Transformer la responsabilité du président de la République en responsabilité politique c’est donc en changer la logique. Mais c’est également changer la logique de sa mission : il devient politiquement engagé. S’il l’est effectivement lors de l’élection, s’il le demeure partiellement pendant son mandat, s’il le redevient lorsqu’il se représente, il est avant tout, constitutionnellement, en cours de mandat, une institution neutre et arbitrale, à même, en toute circonstance, de résoudre les crises. Le subordonner à une responsabilité politique revient à mettre un terme à ce statut particulier, de neutralité et d’indépendance dont doit bénéficier un chef de l’État et dont bénéficie, quoi qu’on en dise, le président de la Ve République. Après une telle réforme, dans l’hypothèse, nullement impossible, d’un Parlement opposé au président de la République, sa destitution politique est parfaitement envisageable. En plus de la cohabitation, on peut imaginer le cas d’un président opposé au Sénat et ne bénéficiant que d’une majorité relative à l’Assemblée nationale : cette situation justifierait-elle qu’il soit destitué ? Adolphe Thiers, le 24 mai 1873 et Charles de Gaulle (alors « président du Gouvernement » mais sans président de la République), le 20 janvier 1946 ont été renvoyés par la chambre parce qu’ils ne lui convenaient plus, politiquement.

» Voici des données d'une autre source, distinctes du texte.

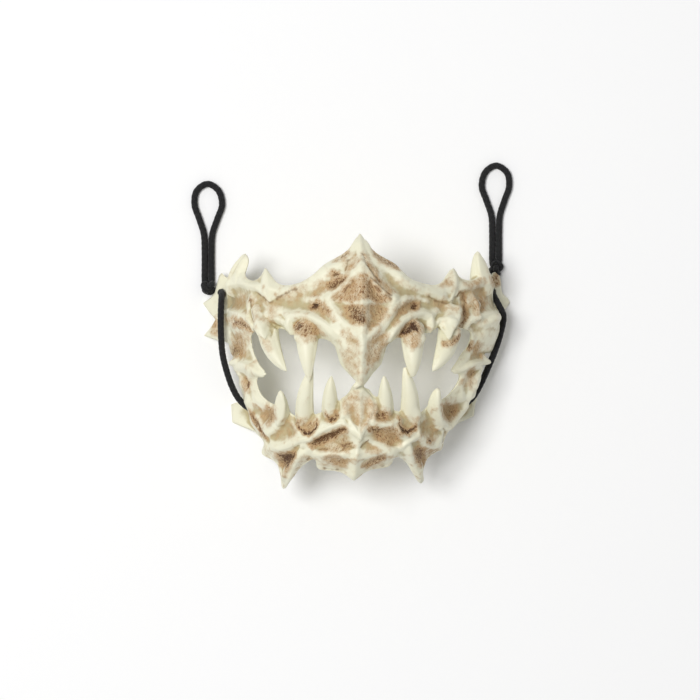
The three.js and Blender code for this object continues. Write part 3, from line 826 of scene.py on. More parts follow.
# %% Fine ridges: lines in the photograph's pixels, heights in mm and widths in pixels
UPPER_LEFT_RIDGES = [
    ([(357, 240), (352, 252), (343, 261), (333, 266), (323, 270), (313, 277), (305, 284)], 1.3, 7),
    ([(361, 264), (353, 273), (346, 281), (339, 289), (331, 297)], 1.6, 5),
    ([(331, 297), (327, 300), (320, 299), (312, 299), (306, 301)], 0.7, 5),
    ([(329, 300), (335, 311), (341, 320), (350, 327), (359, 335), (365, 340)], 1.8, 8),
    ([(330, 302), (335, 311), (338, 319), (339, 327)], 1.4, 5),
    ([(288, 316), (298, 315), (310, 317), (322, 322), (333, 329), (341, 336), (345, 346)], 2.2, 7),
    ([(289, 314), (288, 323), (291, 332), (297, 338)], 2, 5),
    ([(262, 330), (265, 322), (271, 319), (278, 318), (284, 321), (288, 329)], 1.5, 4),
    ([(257, 299), (254, 310), (256, 320), (260, 330)], 1.3, 5),
    ([(228, 285), (238, 283), (248, 284), (257, 288), (264, 294), (270, 301)], 1.5, 5),
    ([(270, 301), (277, 296), (286, 291), (296, 287)], 1.2, 5),
    ([(266, 270), (268, 280), (269, 290), (270, 301)], 1.5, 7),
    ([(244, 257), (239, 268), (236, 281)], 1.5, 6),
    ([(224, 309), (232, 312), (240, 314), (247, 318), (253, 325), (258, 332)], 2.4, 5.5),
    ([(253, 333), (253, 343), (257, 354), (262, 366), (266, 375)], 1.4, 5),
    ([(229, 362), (240, 363), (250, 367), (258, 373), (265, 376)], 2, 5),
    ([(250, 372), (252, 386), (257, 400)], 1, 6),
    ([(236, 370), (239, 384), (245, 402)], 2.5, 7),
    ([(231, 320), (231, 335), (231, 352)], 2, 8),
]
UPPER_RIGHT_RIDGES = [
    ([(366, 242), (373, 256), (383, 265), (394, 270), (402, 276)], 1.3, 6),
    ([(400, 277), (410, 284), (422, 290), (436, 294), (449, 300)], 1.4, 6),
    ([(453, 269), (455, 280), (454, 290), (450, 301)], 1.4, 6),
    ([(450, 302), (455, 296), (461, 289), (468, 287), (478, 285), (489, 283)], 1.3, 4),
    ([(477, 253), (478, 265), (481, 276), (484, 284)], 1.5, 6),
    ([(372, 281), (380, 289), (388, 296), (393, 302)], 1, 3),
    ([(394, 300), (390, 311), (384, 321), (375, 330), (366, 339)], 1.8, 7),
    ([(389, 339), (396, 328), (404, 320), (414, 315), (424, 313), (431, 316)], 2.1, 6),
    ([(431, 316), (432, 326), (428, 335), (422, 340)], 1.9, 5),
    ([(393, 303), (400, 301), (408, 298), (418, 298), (427, 301)], 1.2, 4),
    ([(432, 331), (436, 324), (441, 320), (448, 318), (456, 321)], 1.4, 4),
    ([(458, 298), (460, 313), (457, 327)], 1.2, 4),
    ([(500, 315), (492, 314), (480, 317), (472, 319), (467, 324), (461, 332)], 2.4, 6),
    ([(470, 331), (473, 342), (467, 356), (456, 369)], 1.4, 5),
    ([(488, 333), (487, 346), (490, 361)], 1.1, 5),
    ([(455, 371), (463, 369), (472, 365), (482, 362), (491, 362)], 2, 5),
    ([(464, 373), (461, 386), (462, 398)], 1, 6),
    ([(479, 368), (475, 382), (474, 396)], 2.8, 7),
    ([(494, 318), (492, 330), (486, 348)], 4.5, 9),
]
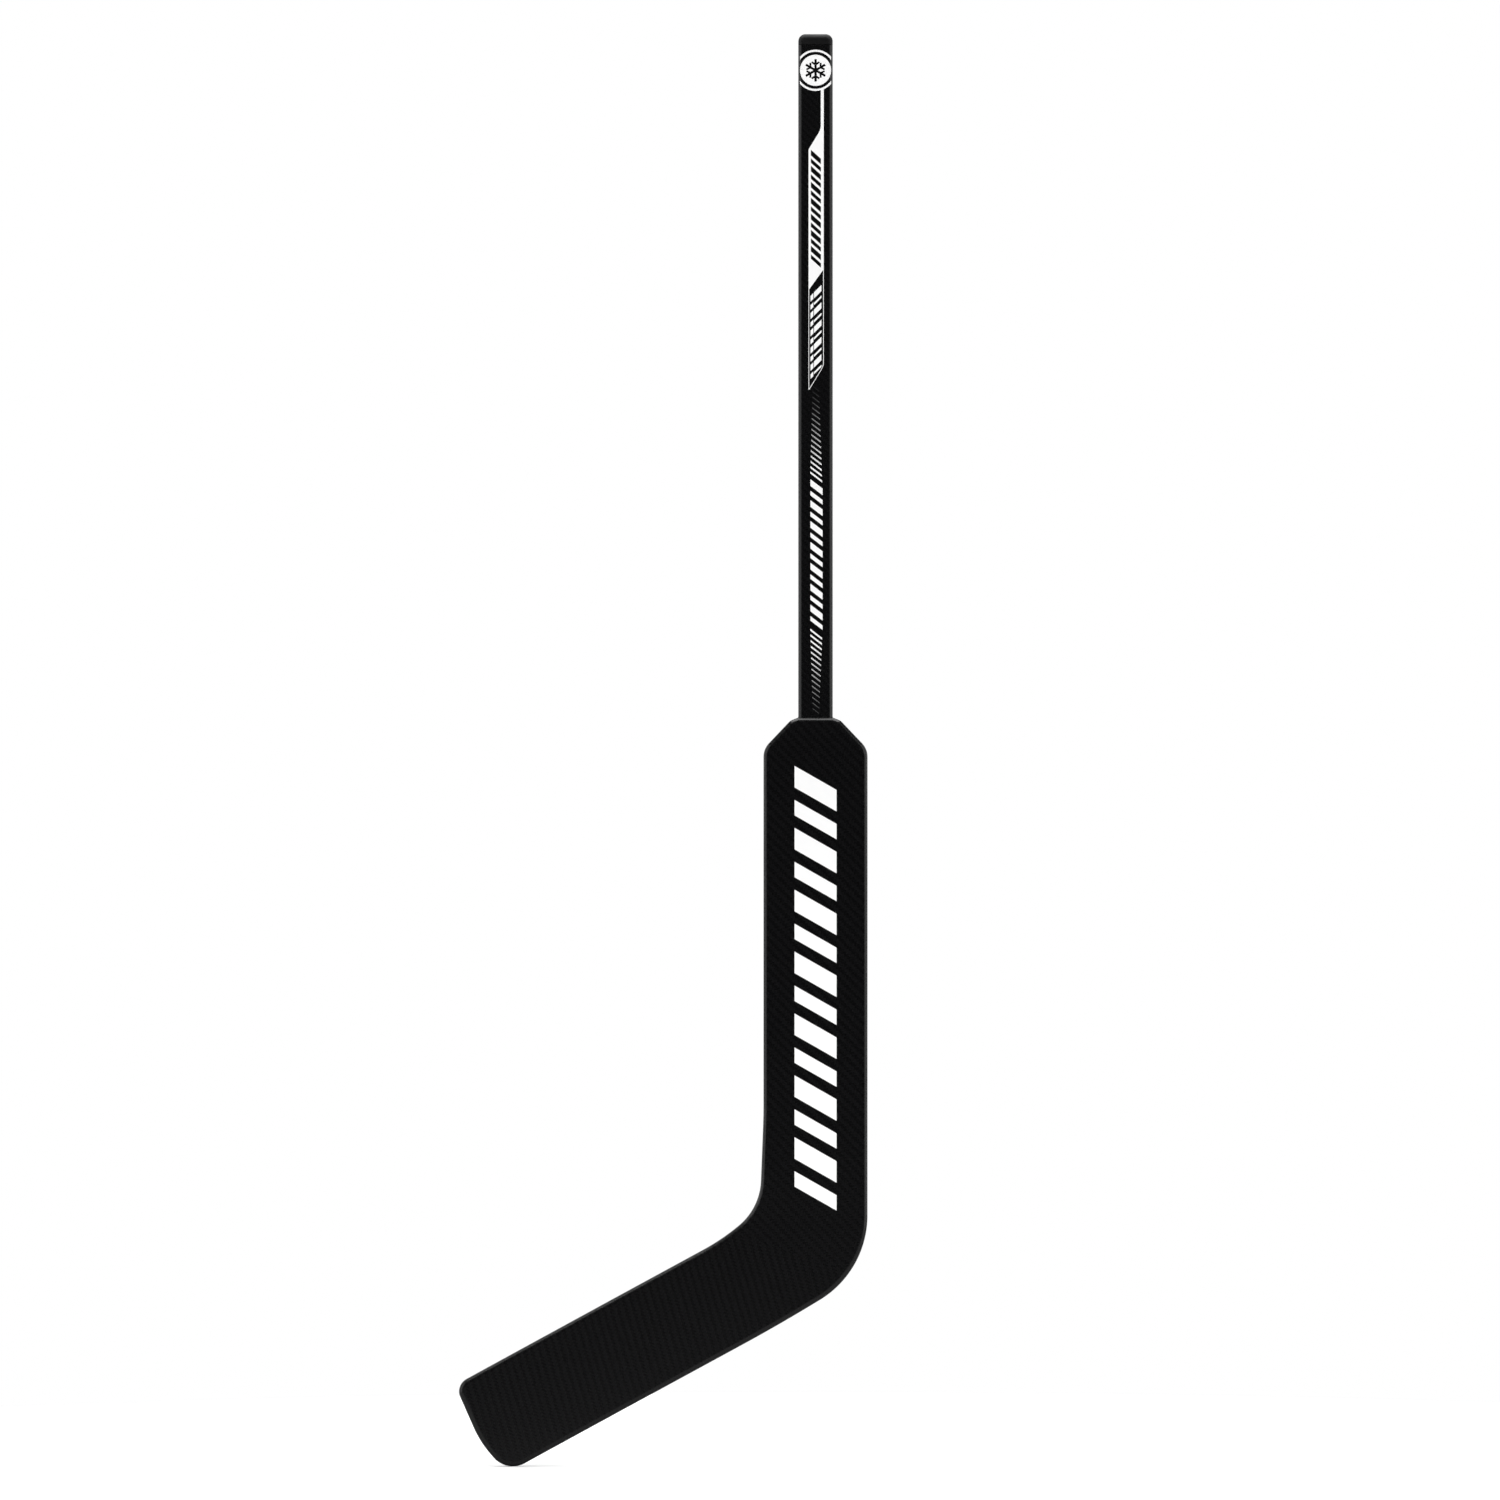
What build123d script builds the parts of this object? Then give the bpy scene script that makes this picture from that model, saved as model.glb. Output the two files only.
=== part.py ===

Cette proposition viendrait ainsi offrir un argument supplémentaire à ceux qui défendent la nature hybride de notre régime, alors qu’il est et demeure fondamentalement parlementaire (un président ayant nécessairement besoin de l’appui de l’Assemblée nationale pour exercer le pouvoir), en mettant fin à un chef de l’État incarnant, par son arbitrage, une (certaine) neutralité. Cela d’autant plus que l’institutionnalisation de sa responsabilité politique n’est pas accompagnée de la politisation institutionnelle de sa mission, en raison de l’absence de révision de l’article 5 de la Constitution attribuant au président de la République la mission de définir la politique de la nation, ainsi que l’avait proposé le comité Balladur.